17. Finally I give due consideration to the position regarding the analysis of the corroborative evidence. The judge has quite properly started by reciting the authority or TK (Burundi) v Secretary of State for the Home Department [2009] EWCA Civ 40. To a certain extent the submissions made by Mr Howard in this aspect amount to little more than disagreement in that the judge made his analysis having given due consideration to the guidance given in TK (Burundi). However, in view of the other findings and the fact that this matter has to be re-heard, I agree with the submissions made that it is appropriate that these particular findings are not preserved and that the issue is reconsidered in the light of all the evidence bearing in mind the judge has failed to consider the risk/danger that the Appellant's family in Ethiopia may be placed in sending such evidence through the post when the evidence points to there being state monitoring within Ethiopia. To such an extent there is a material error of law.
Notice of Decision
18. The decision of the First-tier Tribunal contains material errors of law and is set aside.
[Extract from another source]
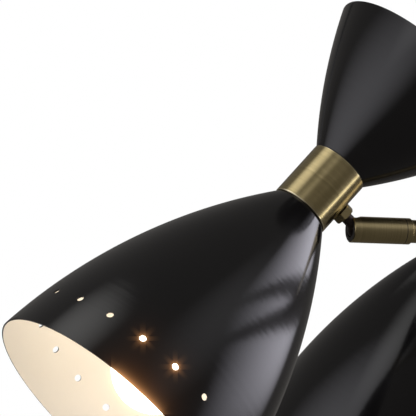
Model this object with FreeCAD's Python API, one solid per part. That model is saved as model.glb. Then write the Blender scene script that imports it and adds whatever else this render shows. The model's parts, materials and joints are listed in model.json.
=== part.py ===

Directions are given below for the re-hearing of this matter.
Directions
(1) On the finding that there is a material error of law the decision of the First-tier Tribunal is set aside.
(2) The matter is remitted to the First-tier Tribunal sitting at such centre as the administration considers appropriate on the first available date 28 days hence with an ELH of three hours.
(3) None of the findings of fact are to stand.
(4) That the re-hearing is to be before any Immigration Judge other than Immigration Judge Hussain.
(5) That there be leave to either party to file/serve an up-to-date bundle of subjective and/or objective evidence upon which they seek to rely at least seven days prior to any restored hearing.
(6) That an Amharic interpreter do attend the restored hearing.
No anonymity direction is made.



Signed Date

Deputy Upper Tribunal Judge D N Harris




TO THE RESPONDENT
FEE AWARD

No application is made for a fee award and none is made.